* START *
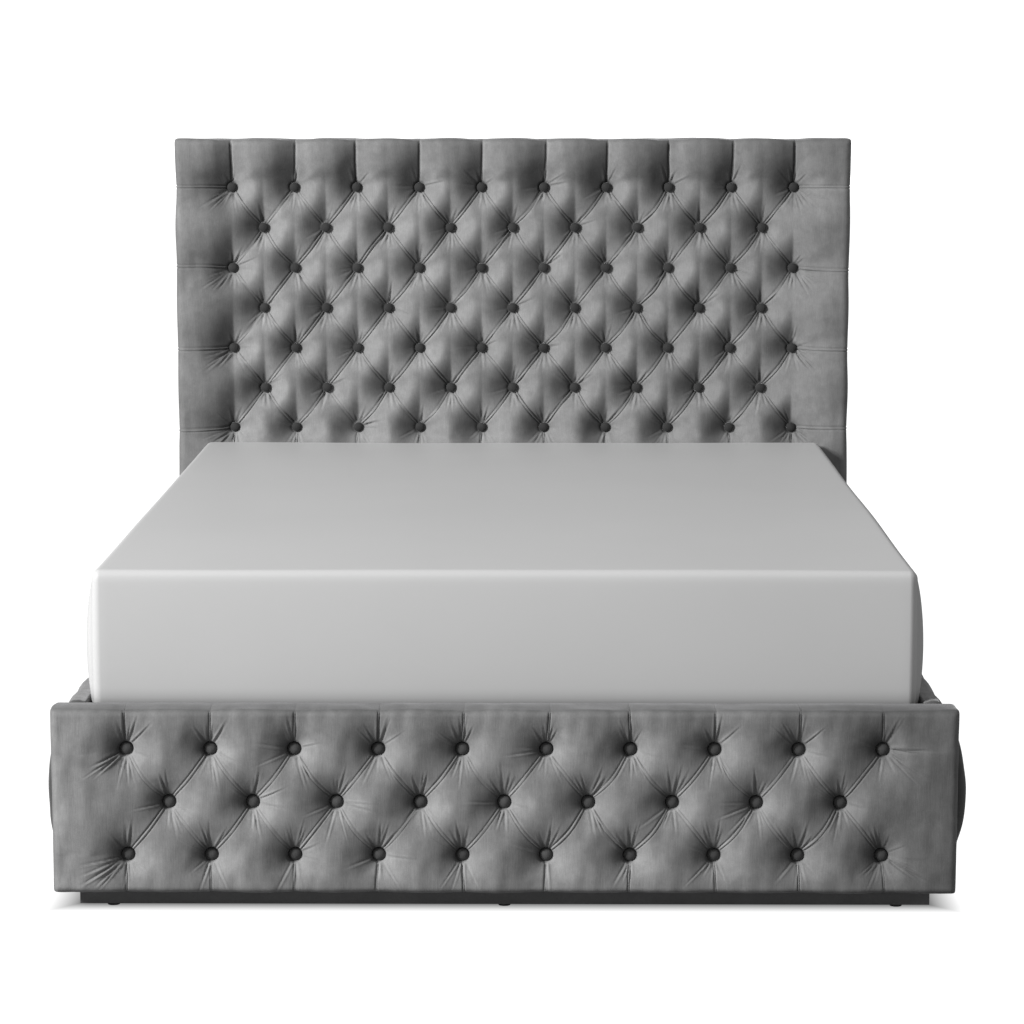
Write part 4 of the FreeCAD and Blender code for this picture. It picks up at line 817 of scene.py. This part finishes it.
def railPad(name, side, seed):
    quilt = Quilt(railRows, 13, 0.0085, dict(rail, seed=seed, rowDepths=railDepths[side]))
    n = 16
    arc = ends["radius"] * math.pi / 2
    low, high = ends["foot"] + ends["radius"], ends["head"] - ends["radius"]
    first, last = quilt.middle - quilt.half, quilt.middle + quilt.half
    stopsA = [
        (low - arc - ends["sunk"], 0), (low - arc, 3), (low, 5), (first, 22), (last, 24 * n),
        (high, 22), (high + arc, 5), (high + arc + ends["sunk"], 3),
    ]
    m, cuts = section["middle"], along
    stopsB = [
        (m - cuts[5], 0), (m - cuts[4], 3), (m - cuts[3], 3), (m - cuts[2], 5), (m - cuts[1], 5),
        (railRows[2], 13), (railRows[0], 2 * n), (m + cuts[1], 13),
        (m + cuts[2], 5), (m + cuts[3], 5), (m + cuts[4], 3), (m + cuts[5], 3),
    ]
    a1, b1 = axisSteps(stopsA), axisSteps(stopsB)
    a, b = np.meshgrid(a1, b1, indexing="ij")
    a, b, plain, folds = quilt.shape(a, b)
    movedA, movedB, movedH = settled(quilt, a, b, plain)
    a, b, h = a + movedA, b + movedB, plain + folds + movedH
    past = np.where(a < 0, low - a, a - high)
    theta = np.clip(past / arc, 0, 1) * math.pi / 2
    rounded = np.where(a < 0, low, high) + np.where(a < 0, -1, 1) * ends["radius"] * np.sin(theta)
    y = np.where(past > 0, rounded, a)
    inset = ends["radius"] * (1 - np.cos(theta)) + np.clip(past - arc, 0, 1)
    x, z, _, _ = railPoint(b, h * np.cos(theta), inset, railSlim[side])
    points = np.stack([side * x, y, z], -1).reshape(-1, 3)
    pad = meshObject(name, points, gridFaces(len(a1), len(b1), cellParity(quilt, a1, b1)), "velvet")
    # painted shade on the rounded ends, over a softened painted slope shade
    setPaintedShade(pad, paintedShade(a, b, plain, quilt) ** 0.5 * (1 - 0.6 * smooth(theta / 0.7)))
    if side < 0:
        inEditMode(pad, bpy.ops.mesh.flip_normals)
    return pad, quilt


railCloths, railQuilts = [], []
for side, word, seed in ((-1, "left", 41), (1, "right", 47)):
    cloth, quilt = railPad(f"side_rail_tufted_pad_{word}", side, seed)
    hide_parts(f"side_rail_cover_{word}", f"side_rail_foam_{word}")
    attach(cloth, "bed_frame")
    railCloths.append(cloth)
    railQuilts.append(quilt)
print("side rail pads made", len(railCloths[0].data.polygons))


button = {"radius": 0.0115, "rim": 0.0035, "dome": 0.0050, "segments": 20}


# a cloth-covered button, lying on its back at the origin
def oneButton():
    bpy.ops.object.select_all(action="DESELECT")
    bpy.ops.mesh.primitive_cylinder_add(
        vertices=button["segments"], radius=button["radius"], depth=button["rim"],
        end_fill_type="NGON", location=(0, 0, button["rim"] / 2),
    )
    made = bpy.context.object
    bpy.ops.object.mode_set(mode="EDIT")
    bpy.ops.mesh.select_all(action="DESELECT")
    bpy.ops.mesh.select_mode(type="FACE")
    bpy.ops.object.mode_set(mode="OBJECT")
    for face in made.data.polygons:
        face.select = face.normal.z > 0.9
    bpy.ops.object.mode_set(mode="EDIT")
    for inset, rise in ((0.0012, 0.0016), (0.0022, 0.0016), (0.0030, 0.0012), (0.0030, 0.0006)):
        bpy.ops.mesh.inset(thickness=inset, depth=rise * button["dome"] / 0.005)
    bpy.ops.object.mode_set(mode="OBJECT")
    bpy.ops.object.transform_apply(location=True)
    bpy.ops.object.shade_smooth_by_angle(angle=math.radians(50))
    return made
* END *
EXERCISE INSTRUCTIONS
Word for word, restate all of the data shown above.

OUTPUT FOR THIS TASK
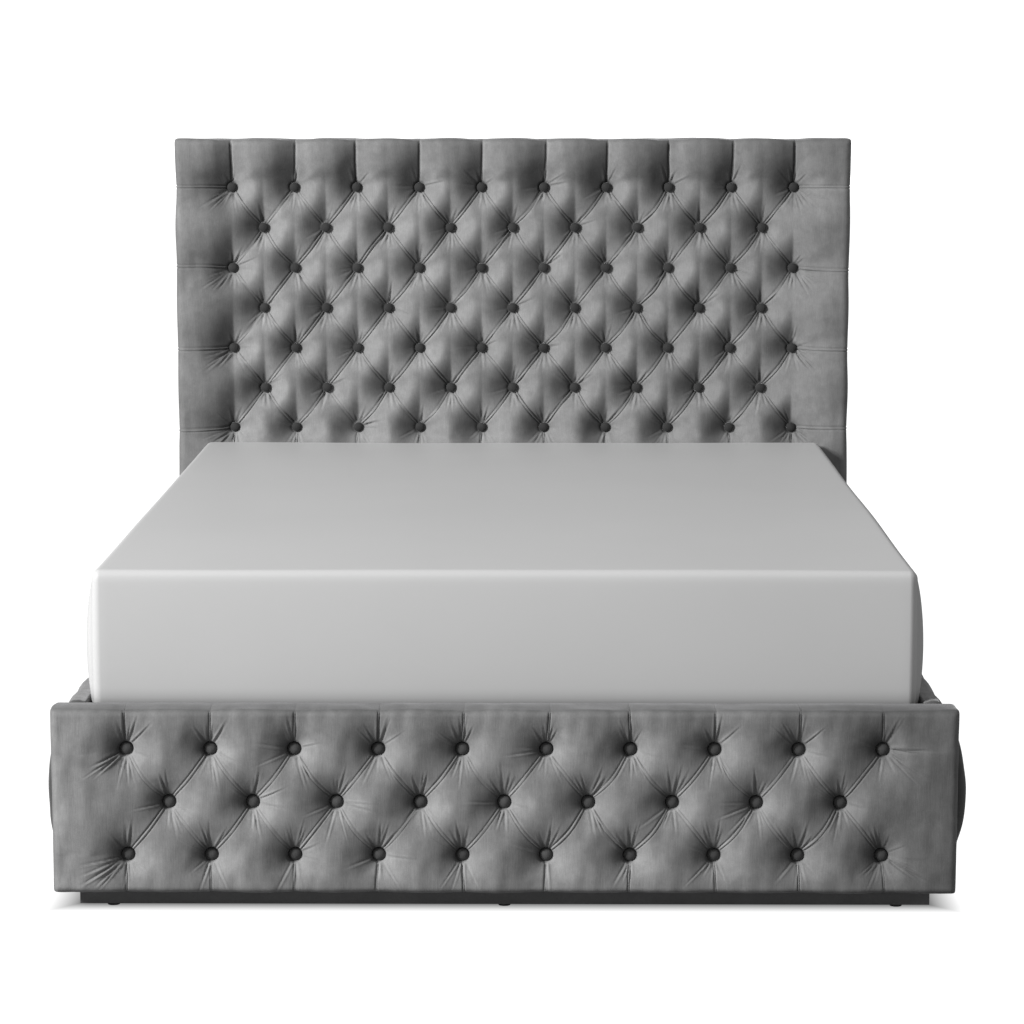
Write part 4 of the FreeCAD and Blender code for this picture. It picks up at line 817 of scene.py. This part finishes it.
def railPad(name, side, seed):
    quilt = Quilt(railRows, 13, 0.0085, dict(rail, seed=seed, rowDepths=railDepths[side]))
    n = 16
    arc = ends["radius"] * math.pi / 2
    low, high = ends["foot"] + ends["radius"], ends["head"] - ends["radius"]
    first, last = quilt.middle - quilt.half, quilt.middle + quilt.half
    stopsA = [
        (low - arc - ends["sunk"], 0), (low - arc, 3), (low, 5), (first, 22), (last, 24 * n),
        (high, 22), (high + arc, 5), (high + arc + ends["sunk"], 3),
    ]
    m, cuts = section["middle"], along
    stopsB = [
        (m - cuts[5], 0), (m - cuts[4], 3), (m - cuts[3], 3), (m - cuts[2], 5), (m - cuts[1], 5),
        (railRows[2], 13), (railRows[0], 2 * n), (m + cuts[1], 13),
        (m + cuts[2], 5), (m + cuts[3], 5), (m + cuts[4], 3), (m + cuts[5], 3),
    ]
    a1, b1 = axisSteps(stopsA), axisSteps(stopsB)
    a, b = np.meshgrid(a1, b1, indexing="ij")
    a, b, plain, folds = quilt.shape(a, b)
    movedA, movedB, movedH = settled(quilt, a, b, plain)
    a, b, h = a + movedA, b + movedB, plain + folds + movedH
    past = np.where(a < 0, low - a, a - high)
    theta = np.clip(past / arc, 0, 1) * math.pi / 2
    rounded = np.where(a < 0, low, high) + np.where(a < 0, -1, 1) * ends["radius"] * np.sin(theta)
    y = np.where(past > 0, rounded, a)
    inset = ends["radius"] * (1 - np.cos(theta)) + np.clip(past - arc, 0, 1)
    x, z, _, _ = railPoint(b, h * np.cos(theta), inset, railSlim[side])
    points = np.stack([side * x, y, z], -1).reshape(-1, 3)
    pad = meshObject(name, points, gridFaces(len(a1), len(b1), cellParity(quilt, a1, b1)), "velvet")
    # painted shade on the rounded ends, over a softened painted slope shade
    setPaintedShade(pad, paintedShade(a, b, plain, quilt) ** 0.5 * (1 - 0.6 * smooth(theta / 0.7)))
    if side < 0:
        inEditMode(pad, bpy.ops.mesh.flip_normals)
    return pad, quilt


railCloths, railQuilts = [], []
for side, word, seed in ((-1, "left", 41), (1, "right", 47)):
    cloth, quilt = railPad(f"side_rail_tufted_pad_{word}", side, seed)
    hide_parts(f"side_rail_cover_{word}", f"side_rail_foam_{word}")
    attach(cloth, "bed_frame")
    railCloths.append(cloth)
    railQuilts.append(quilt)
print("side rail pads made", len(railCloths[0].data.polygons))


button = {"radius": 0.0115, "rim": 0.0035, "dome": 0.0050, "segments": 20}


# a cloth-covered button, lying on its back at the origin
def oneButton():
    bpy.ops.object.select_all(action="DESELECT")
    bpy.ops.mesh.primitive_cylinder_add(
        vertices=button["segments"], radius=button["radius"], depth=button["rim"],
        end_fill_type="NGON", location=(0, 0, button["rim"] / 2),
    )
    made = bpy.context.object
    bpy.ops.object.mode_set(mode="EDIT")
    bpy.ops.mesh.select_all(action="DESELECT")
    bpy.ops.mesh.select_mode(type="FACE")
    bpy.ops.object.mode_set(mode="OBJECT")
    for face in made.data.polygons:
        face.select = face.normal.z > 0.9
    bpy.ops.object.mode_set(mode="EDIT")
    for inset, rise in ((0.0012, 0.0016), (0.0022, 0.0016), (0.0030, 0.0012), (0.0030, 0.0006)):
        bpy.ops.mesh.inset(thickness=inset, depth=rise * button["dome"] / 0.005)
    bpy.ops.object.mode_set(mode="OBJECT")
    bpy.ops.object.transform_apply(location=True)
    bpy.ops.object.shade_smooth_by_angle(angle=math.radians(50))
    return made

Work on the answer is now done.